I just don't get the practical benefit of campaigns created at such a scale. If the DM still has to do 98 per cent of the work when creating adventures, why not just go the whole distance and make up the campaign from scratch? The only real value of Greyhawk for me was the classic map.
 

nevin

Hero
The benefit is you have all the big stuff worked out. You know where the kingdoms are, you have a rough idea of the politics. Then DM can pick an area and just go. Most games aren't big epic campaigns. If you just run normal games the campaign set gives everyone a baseline for where they are and what the world is like. If you want more than that, you are right, you should just make your own. But not everyone can pull that stuff out of thin air, and some who can just don't have time. it's a lot easer to create a local or regional story line in a box setting than to do it from scratch with no point of reference, especially for new DM's
 

The benefit is you have all the big stuff worked out. You know where the kingdoms are, you have a rough idea of the politics. Then DM can pick an area and just go. Most games aren't big epic campaigns. If you just run normal games the campaign set gives everyone a baseline for where they are and what the world is like. If you want more than that, you are right, you should just make your own. But not everyone can pull that stuff out of thin air, and some who can just don't have time. it's a lot easer to create a local or regional story line in a box setting than to do it from scratch with no point of reference, especially for new DM's
But that stuff is irrelevant in most campaigns, especially early. What does it matter who the king of the Great Kingdom or Nyrond is if the bulk of the campaign is going to take place in a half-dozen hexes in Ulek and the Lortmils?
 

doctorbadwolf

Heretic of The Seventh Circle
In my Islands World setting, I have not included any specific "role" for PCs in a general sense, and I never will. It's a world wherein bad things happen, where gods bless those who go out and do great things and who have the potential to do so, and where there are a number of mysteries around.

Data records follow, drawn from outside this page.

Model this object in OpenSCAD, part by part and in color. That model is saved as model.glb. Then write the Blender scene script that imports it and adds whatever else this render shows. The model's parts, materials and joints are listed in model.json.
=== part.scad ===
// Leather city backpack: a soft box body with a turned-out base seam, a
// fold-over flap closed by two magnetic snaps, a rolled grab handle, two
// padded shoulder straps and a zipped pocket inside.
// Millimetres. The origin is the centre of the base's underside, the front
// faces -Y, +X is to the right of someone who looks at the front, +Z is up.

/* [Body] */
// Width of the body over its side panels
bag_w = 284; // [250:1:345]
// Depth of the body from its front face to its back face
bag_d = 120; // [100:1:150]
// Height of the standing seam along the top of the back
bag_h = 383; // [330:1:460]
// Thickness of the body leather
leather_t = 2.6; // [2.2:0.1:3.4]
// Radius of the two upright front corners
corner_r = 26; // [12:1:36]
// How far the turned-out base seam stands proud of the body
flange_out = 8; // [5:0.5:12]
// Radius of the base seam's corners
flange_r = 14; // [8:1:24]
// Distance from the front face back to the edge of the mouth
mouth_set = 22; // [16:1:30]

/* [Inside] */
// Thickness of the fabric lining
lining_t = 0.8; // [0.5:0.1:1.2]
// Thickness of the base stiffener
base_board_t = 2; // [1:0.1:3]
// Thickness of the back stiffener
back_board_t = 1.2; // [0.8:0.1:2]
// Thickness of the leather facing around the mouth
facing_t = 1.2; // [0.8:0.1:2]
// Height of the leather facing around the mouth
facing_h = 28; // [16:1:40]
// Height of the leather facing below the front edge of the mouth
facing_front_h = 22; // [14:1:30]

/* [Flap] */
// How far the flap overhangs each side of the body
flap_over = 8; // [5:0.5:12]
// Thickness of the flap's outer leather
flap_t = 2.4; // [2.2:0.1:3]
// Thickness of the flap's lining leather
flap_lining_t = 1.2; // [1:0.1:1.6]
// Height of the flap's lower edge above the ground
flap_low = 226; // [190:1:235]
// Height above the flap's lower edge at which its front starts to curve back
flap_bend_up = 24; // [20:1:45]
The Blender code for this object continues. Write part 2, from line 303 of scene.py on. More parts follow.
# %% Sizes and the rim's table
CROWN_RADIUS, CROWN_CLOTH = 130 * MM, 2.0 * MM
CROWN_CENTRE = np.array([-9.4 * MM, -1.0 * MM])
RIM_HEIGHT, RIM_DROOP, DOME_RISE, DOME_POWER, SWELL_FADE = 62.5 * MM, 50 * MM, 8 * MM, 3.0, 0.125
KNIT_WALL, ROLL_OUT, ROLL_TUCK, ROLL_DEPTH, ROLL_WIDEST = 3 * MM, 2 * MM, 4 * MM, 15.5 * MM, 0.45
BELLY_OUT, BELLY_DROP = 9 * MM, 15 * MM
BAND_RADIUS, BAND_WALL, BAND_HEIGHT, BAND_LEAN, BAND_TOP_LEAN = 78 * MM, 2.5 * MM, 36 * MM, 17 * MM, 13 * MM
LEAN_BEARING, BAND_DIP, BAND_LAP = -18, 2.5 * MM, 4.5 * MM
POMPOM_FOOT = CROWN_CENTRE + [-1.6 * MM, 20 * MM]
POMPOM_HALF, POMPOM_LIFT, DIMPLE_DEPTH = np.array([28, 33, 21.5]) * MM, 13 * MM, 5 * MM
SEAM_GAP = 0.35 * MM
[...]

It's up to the players to decide what their characters want to do in that world.
 

nevin

Hero
But that stuff is irrelevant in most campaigns, especially early. What does it matter who the king of the Great Kingdom or Nyrond is if the bulk of the campaign is going to take place in a half-dozen hexes in Ulek and the Lortmils?
that depends on if the politics, or groups from that area have anything to do with your game. If the bulk of your game only plays in one small area and no one ever considers the rest of the world you still have the backdrop for that area, the gods, the general things the kingdom makes money on etc. If you ever go past that then it's there.

But saying it's all useless because you like to play games in a small area and never take your part out of it isn't a good reason to not create an entire campaign world for those who might use more.
Honestly if you don't care about that stuff, you can just run a campaign on modules, just change up the intros and place em on your own personal map and not buy the campaign setting. But having played since 1979, I can tell you all that as a new DM , Greyhawk and then 1e forgotten realms stuff made our games much better and made it easier. Reading all that gave me more confidence to DM. I felt like I new enough to be competent. Sounds like you don't run sandbox style games. If you don't, having all that extra stuff may be pointless.

It also helps the players get into the game. They can read that stuff and they aren't constantly asking the DM, a ton of questions about what the culture or kingdom is like. they feel more comfortable because they have a basic understanding for locations, culture, gods etc.
 

Honestly if you don't care about that stuff, you can just run a campaign on modules, just change up the intros and place em on your own personal map and not buy the campaign setting. But having played since 1979, I can tell you all that as a new DM , Greyhawk and then 1e forgotten realms stuff made our games much better and made it easier. Reading all that gave me more confidence to DM. I felt like I new enough to be competent. Sounds like you don't run sandbox style games. If you don't, having all that extra stuff may be pointless.
I've run sandbox games. But they typically take place in areas of no more than 300 miles by 300 miles - or less than 5 per cent of the Greyhawk map. I'd have oved it if TSR or WotC produced a sourcebook for an area of Greyhawk that size, with writeups of towns, castles, lairs, factions, adventure hooks, etc. Something the next step up from Hommlet when the PCs are levels 3-8. But for reasons that aren't clear to me, D&D publishers didn't like to create setting content at that scale.
 

darkbard

Legend
I've run sandbox games. But they typically take place in areas of no more than 300 miles by 300 miles - or less than 5 per cent of the Greyhawk map. I'd have oved it if TSR or WotC produced a sourcebook for an area of Greyhawk that size, with writeups of towns, castles, lairs, factions, adventure hooks, etc. Something the next step up from Hommlet when the PCs are levels 3-8. But for reasons that aren't clear to me, D&D publishers didn't like to create setting content at that scale.

Are you familiar with Fourth Edition's Nentir Vale? It matches rather neatly what you say you like best.